── Task input

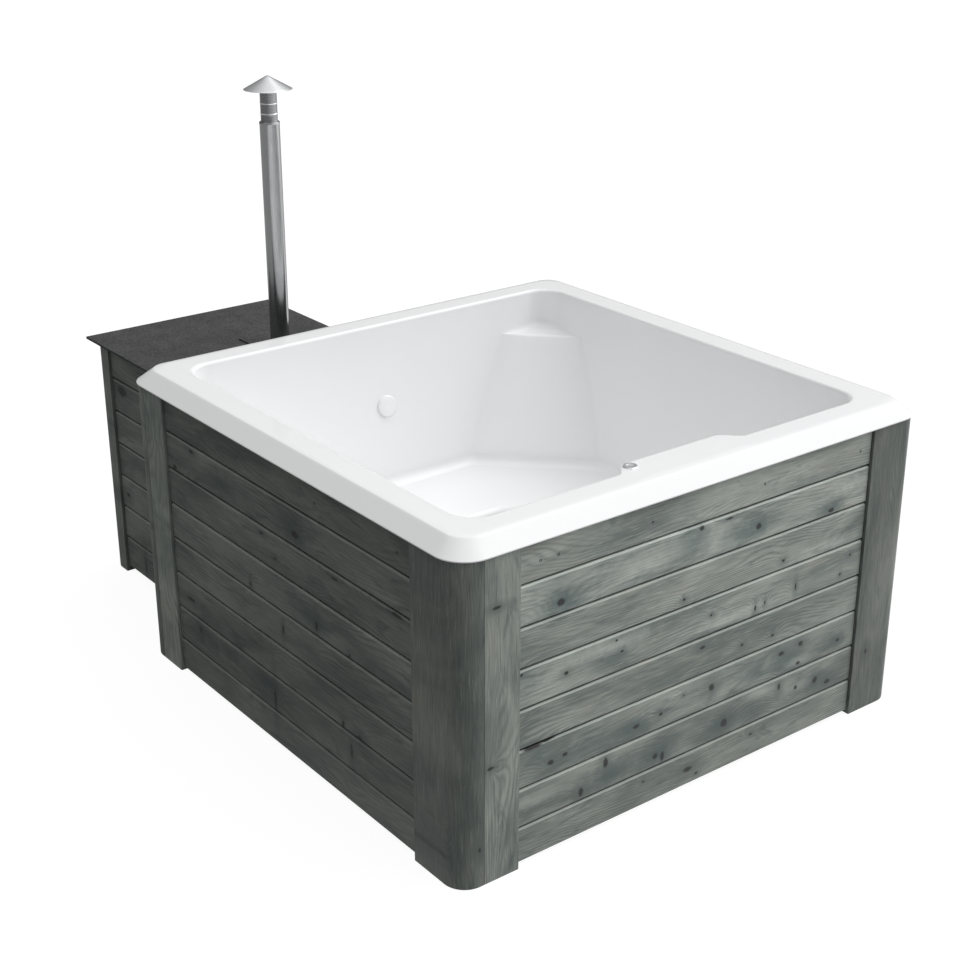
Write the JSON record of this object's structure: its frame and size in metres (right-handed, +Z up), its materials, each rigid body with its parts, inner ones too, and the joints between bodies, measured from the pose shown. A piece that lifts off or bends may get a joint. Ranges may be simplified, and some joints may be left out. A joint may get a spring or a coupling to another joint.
{
  "type": "hot tub",
  "caption": "Square wood-clad hot tub with a moulded white basin, corner backrest and console ledge, and a wood-fired heater with a tall flue in a cabinet behind it.",
  "frame": {"origin": "on the floor under the middle of the square tub", "axes": "+Z up, front of the tub with the console towards -Y, heater cabinet on the +Y side, +X to the right seen from the front"},
  "size_m": [1.738, 2.455, 1.801],
  "materials": {
    "acrylic": "glossy moulded white acrylic",
    "chrome": "bright chrome",
    "button_metal": "satin chrome",
    "grey_plastic": "matt grey",
    "steel": "polished stainless steel",
    "brass_valve": "plain brass",
    "red_paint": "red dipped lever",
    "frame_timber": "sawn softwood",
    "cladding": "grey green stained spruce",
    "slate_plate": "dark granular board",
    "black_iron": "matt black",
    "stove_steel": "heat resistant dark grey",
    "seal_rope": "woven glass rope",
    "hose_rubber": "black rubber"
  },
  "bodies": {
    "tub": {"basin": "acrylic", "button_ring": "chrome", "button_nut": "grey_plastic", "inlet_cover": "acrylic", "inlet_fitting": "grey_plastic", "outlet_grid": "steel", "outlet_fitting": "grey_plastic", "fitting_nuts": "grey_plastic", "drain_strainer": "steel", "drain_body": "grey_plastic", "drain_pipe": "grey_plastic", "drain_valve": "brass_valve", "base_ring": "frame_timber", "footwell_bearers": "frame_timber", "studs": "frame_timber", "top_rails": "frame_timber", "boards_front": "cladding", "boards_left": "cladding", "boards_right": "cladding", "boards_back": "cladding", "corner_posts": "cladding", "corner_side_boards": "cladding", "cabinet_frame": "frame_timber", "cabinet_boards_left": "cladding", "cabinet_boards_right": "cladding", "cabinet_boards_back": "cladding", "cabinet_post_left": "cladding", "cabinet_post_right": "cladding", "top_plate": "slate_plate", "flue_collar": "black_iron", "stove_shell": "stove_steel", "firebox": "stove_steel", "stove_feet": "stove_steel", "door_frame": "black_iron", "latch_keeper": "black_iron", "door_seal": "seal_rope", "hinge_pins": "steel", "grate": "black_iron", "warm_hose": "hose_rubber", "cold_hose": "hose_rubber", "hose_clamps": "steel", "lower_flue": "steel", "upper_flue": "steel", "rain_cap": "steel"},
    "button": {"push_button": "button_metal"},
    "door": {"stove_door": "black_iron"},
    "latch": {"door_latch": "steel"},
    "drawer": {"ash_drawer": "stove_steel"},
    "valve_lever": {"drain_valve_lever": "red_paint"}
  },
  "joints": [
    {"name": "button_press", "type": "slide", "parent": "tub", "child": "button", "axis": [0, 0, -1], "range_m": [0, 0.003], "stiffness_N_per_m": 400, "springref_m": -0.0005},
    {"name": "door_hinge", "type": "hinge", "parent": "tub", "child": "door", "pos_m": [-0.466, 1.562, 0.425], "axis": [0, 0, 1], "range_deg": [0, 110]},
    {"name": "latch_turn", "type": "hinge", "parent": "door", "child": "latch", "pos_m": [-0.124, 1.562, 0.425], "axis": [0, -1, 0], "range_deg": [0, 90]},
    {"name": "drawer_slide", "type": "slide", "parent": "tub", "child": "drawer", "axis": [0, 1, 0], "range_m": [0, 0.25]},
    {"name": "valve_turn", "type": "hinge", "parent": "tub", "child": "valve_lever", "pos_m": [0.125, 0.895, 0.125], "axis": [0, 0, 1], "range_deg": [0, 90]}
  ]
}
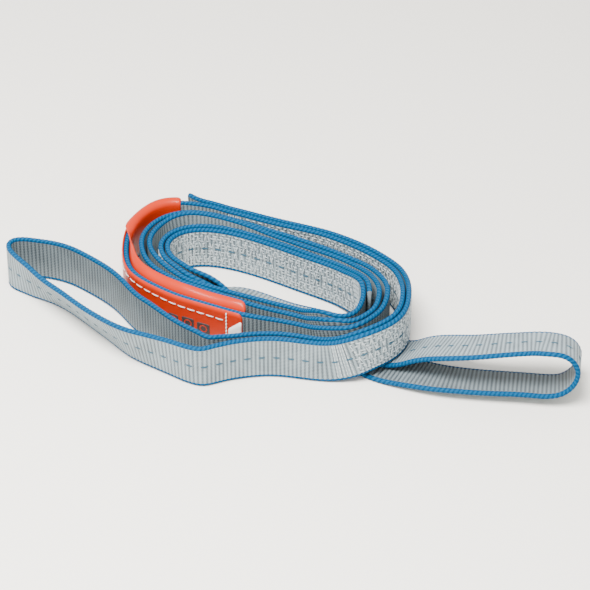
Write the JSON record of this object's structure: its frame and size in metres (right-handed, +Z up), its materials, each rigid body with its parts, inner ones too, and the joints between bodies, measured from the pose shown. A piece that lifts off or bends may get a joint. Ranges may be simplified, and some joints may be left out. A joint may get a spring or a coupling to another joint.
{
  "type": "flat web sling",
  "caption": "Flat polyester web sling with a soft sewn eye at each end, blue selvedges and an orange label, lying loosely coiled on the floor.",
  "frame": {"origin": "bottom centre of the bounding box of the coiled sling", "axes": "+X along the longest extent, from the first eye to the second; +Z up, square to the floor; +Y from the front of the coil to its far side"},
  "size_m": [0.3616, 0.1869, 0.0394],
  "materials": {
    "webbing": "woven polyester, matte with a slight sheen",
    "seam_thread": "matte sewing thread",
    "label": "satin flexible sheet",
    "label_thread": "matte sewing thread",
    "label_insert": "satin film"
  },
  "bodies": {
    "coil": {"first_tail_ply": "webbing", "outer_turn_ply": "webbing", "label_turn_webbing": "webbing", "second_turn_webbing": "webbing", "third_turn_webbing": "webbing", "inner_turn_ply": "webbing", "second_tail_ply": "webbing", "seam_1_straight_rows": "seam_thread", "seam_1_zigzag": "seam_thread", "seam_1_eye_tack": "seam_thread", "seam_1_end_tack": "seam_thread", "seam_2_straight_rows": "seam_thread", "seam_2_zigzag": "seam_thread", "seam_2_eye_tack": "seam_thread", "seam_2_end_tack": "seam_thread", "label_inner_panel": "label", "label_outer_panel": "label", "label_thread": "label_thread", "label_insert": "label_insert"},
    "first_eye": {"first_eye_loop": "webbing"},
    "second_eye": {"second_eye_loop": "webbing"}
  },
  "joints": [
    {"name": "first_eye_swing", "type": "hinge", "parent": "coil", "child": "first_eye", "pos_m": [-0.0466, -0.0708, 0.015], "axis": [0, 0, 1], "range_deg": [0, 25]},
    {"name": "second_eye_lift", "type": "hinge", "parent": "coil", "child": "second_eye", "pos_m": [0.0824, -0.0532, 0.0163], "axis": [-0.375, -0.927, 0], "range_deg": [0, 60]}
  ]
}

────

- What is being asked -
Extract every record. Keep wording exact.

- Final result -
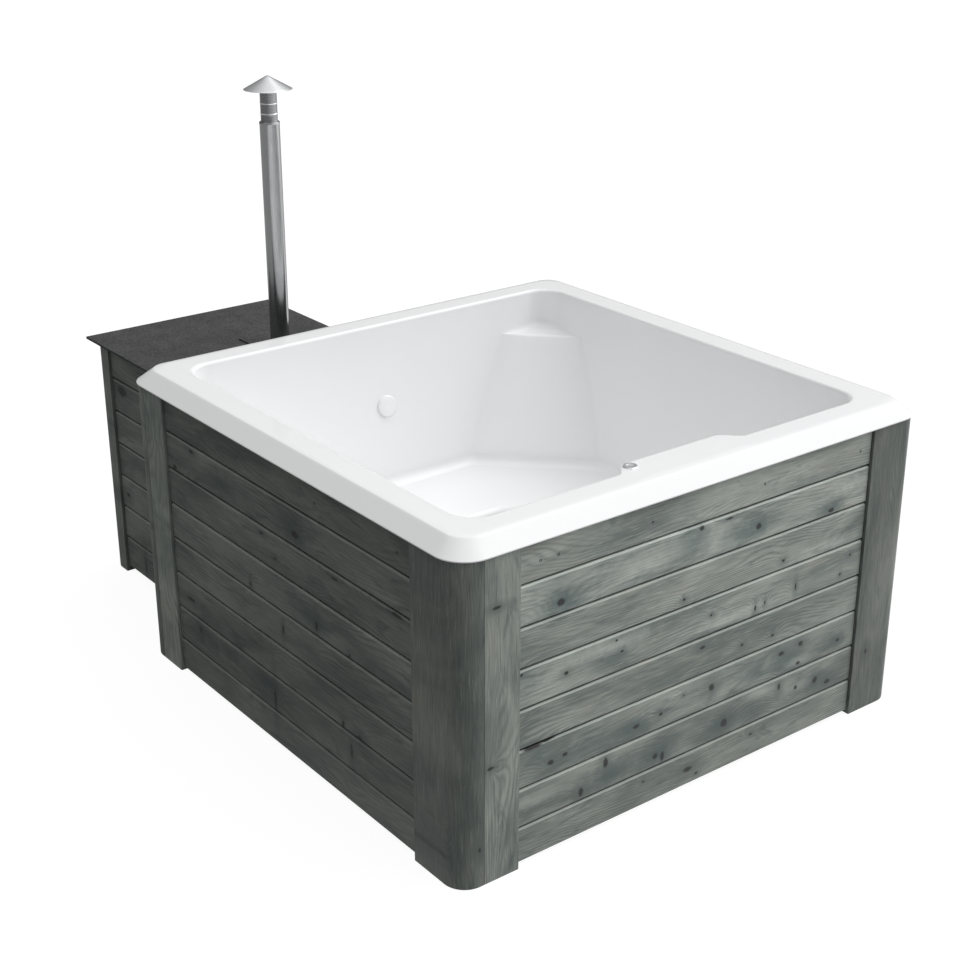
Write the JSON record of this object's structure: its frame and size in metres (right-handed, +Z up), its materials, each rigid body with its parts, inner ones too, and the joints between bodies, measured from the pose shown. A piece that lifts off or bends may get a joint. Ranges may be simplified, and some joints may be left out. A joint may get a spring or a coupling to another joint.
{
  "type": "hot tub",
  "caption": "Square wood-clad hot tub with a moulded white basin, corner backrest and console ledge, and a wood-fired heater with a tall flue in a cabinet behind it.",
  "frame": {"origin": "on the floor under the middle of the square tub", "axes": "+Z up, front of the tub with the console towards -Y, heater cabinet on the +Y side, +X to the right seen from the front"},
  "size_m": [1.738, 2.455, 1.801],
  "materials": {
    "acrylic": "glossy moulded white acrylic",
    "chrome": "bright chrome",
    "button_metal": "satin chrome",
    "grey_plastic": "matt grey",
    "steel": "polished stainless steel",
    "brass_valve": "plain brass",
    "red_paint": "red dipped lever",
    "frame_timber": "sawn softwood",
    "cladding": "grey green stained spruce",
    "slate_plate": "dark granular board",
    "black_iron": "matt black",
    "stove_steel": "heat resistant dark grey",
    "seal_rope": "woven glass rope",
    "hose_rubber": "black rubber"
  },
  "bodies": {
    "tub": {"basin": "acrylic", "button_ring": "chrome", "button_nut": "grey_plastic", "inlet_cover": "acrylic", "inlet_fitting": "grey_plastic", "outlet_grid": "steel", "outlet_fitting": "grey_plastic", "fitting_nuts": "grey_plastic", "drain_strainer": "steel", "drain_body": "grey_plastic", "drain_pipe": "grey_plastic", "drain_valve": "brass_valve", "base_ring": "frame_timber", "footwell_bearers": "frame_timber", "studs": "frame_timber", "top_rails": "frame_timber", "boards_front": "cladding", "boards_left": "cladding", "boards_right": "cladding", "boards_back": "cladding", "corner_posts": "cladding", "corner_side_boards": "cladding", "cabinet_frame": "frame_timber", "cabinet_boards_left": "cladding", "cabinet_boards_right": "cladding", "cabinet_boards_back": "cladding", "cabinet_post_left": "cladding", "cabinet_post_right": "cladding", "top_plate": "slate_plate", "flue_collar": "black_iron", "stove_shell": "stove_steel", "firebox": "stove_steel", "stove_feet": "stove_steel", "door_frame": "black_iron", "latch_keeper": "black_iron", "door_seal": "seal_rope", "hinge_pins": "steel", "grate": "black_iron", "warm_hose": "hose_rubber", "cold_hose": "hose_rubber", "hose_clamps": "steel", "lower_flue": "steel", "upper_flue": "steel", "rain_cap": "steel"},
    "button": {"push_button": "button_metal"},
    "door": {"stove_door": "black_iron"},
    "latch": {"door_latch": "steel"},
    "drawer": {"ash_drawer": "stove_steel"},
    "valve_lever": {"drain_valve_lever": "red_paint"}
  },
  "joints": [
    {"name": "button_press", "type": "slide", "parent": "tub", "child": "button", "axis": [0, 0, -1], "range_m": [0, 0.003], "stiffness_N_per_m": 400, "springref_m": -0.0005},
    {"name": "door_hinge", "type": "hinge", "parent": "tub", "child": "door", "pos_m": [-0.466, 1.562, 0.425], "axis": [0, 0, 1], "range_deg": [0, 110]},
    {"name": "latch_turn", "type": "hinge", "parent": "door", "child": "latch", "pos_m": [-0.124, 1.562, 0.425], "axis": [0, -1, 0], "range_deg": [0, 90]},
    {"name": "drawer_slide", "type": "slide", "parent": "tub", "child": "drawer", "axis": [0, 1, 0], "range_m": [0, 0.25]},
    {"name": "valve_turn", "type": "hinge", "parent": "tub", "child": "valve_lever", "pos_m": [0.125, 0.895, 0.125], "axis": [0, 0, 1], "range_deg": [0, 90]}
  ]
}
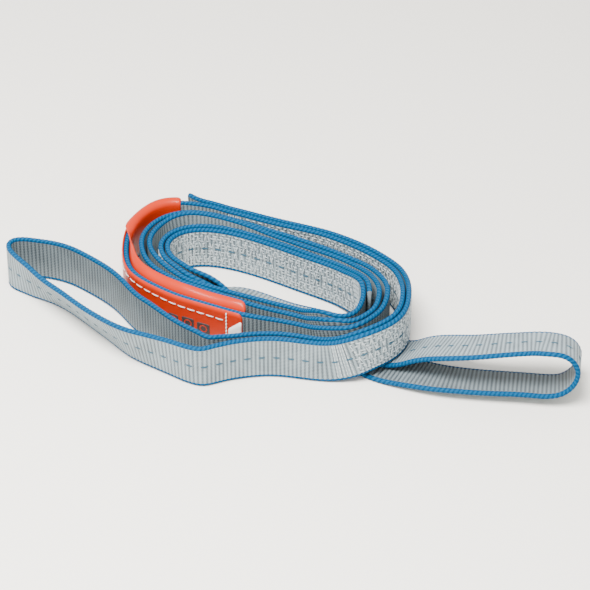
Write the JSON record of this object's structure: its frame and size in metres (right-handed, +Z up), its materials, each rigid body with its parts, inner ones too, and the joints between bodies, measured from the pose shown. A piece that lifts off or bends may get a joint. Ranges may be simplified, and some joints may be left out. A joint may get a spring or a coupling to another joint.
{
  "type": "flat web sling",
  "caption": "Flat polyester web sling with a soft sewn eye at each end, blue selvedges and an orange label, lying loosely coiled on the floor.",
  "frame": {"origin": "bottom centre of the bounding box of the coiled sling", "axes": "+X along the longest extent, from the first eye to the second; +Z up, square to the floor; +Y from the front of the coil to its far side"},
  "size_m": [0.3616, 0.1869, 0.0394],
  "materials": {
    "webbing": "woven polyester, matte with a slight sheen",
    "seam_thread": "matte sewing thread",
    "label": "satin flexible sheet",
    "label_thread": "matte sewing thread",
    "label_insert": "satin film"
  },
  "bodies": {
    "coil": {"first_tail_ply": "webbing", "outer_turn_ply": "webbing", "label_turn_webbing": "webbing", "second_turn_webbing": "webbing", "third_turn_webbing": "webbing", "inner_turn_ply": "webbing", "second_tail_ply": "webbing", "seam_1_straight_rows": "seam_thread", "seam_1_zigzag": "seam_thread", "seam_1_eye_tack": "seam_thread", "seam_1_end_tack": "seam_thread", "seam_2_straight_rows": "seam_thread", "seam_2_zigzag": "seam_thread", "seam_2_eye_tack": "seam_thread", "seam_2_end_tack": "seam_thread", "label_inner_panel": "label", "label_outer_panel": "label", "label_thread": "label_thread", "label_insert": "label_insert"},
    "first_eye": {"first_eye_loop": "webbing"},
    "second_eye": {"second_eye_loop": "webbing"}
  },
  "joints": [
    {"name": "first_eye_swing", "type": "hinge", "parent": "coil", "child": "first_eye", "pos_m": [-0.0466, -0.0708, 0.015], "axis": [0, 0, 1], "range_deg": [0, 25]},
    {"name": "second_eye_lift", "type": "hinge", "parent": "coil", "child": "second_eye", "pos_m": [0.0824, -0.0532, 0.0163], "axis": [-0.375, -0.927, 0], "range_deg": [0, 60]}
  ]
}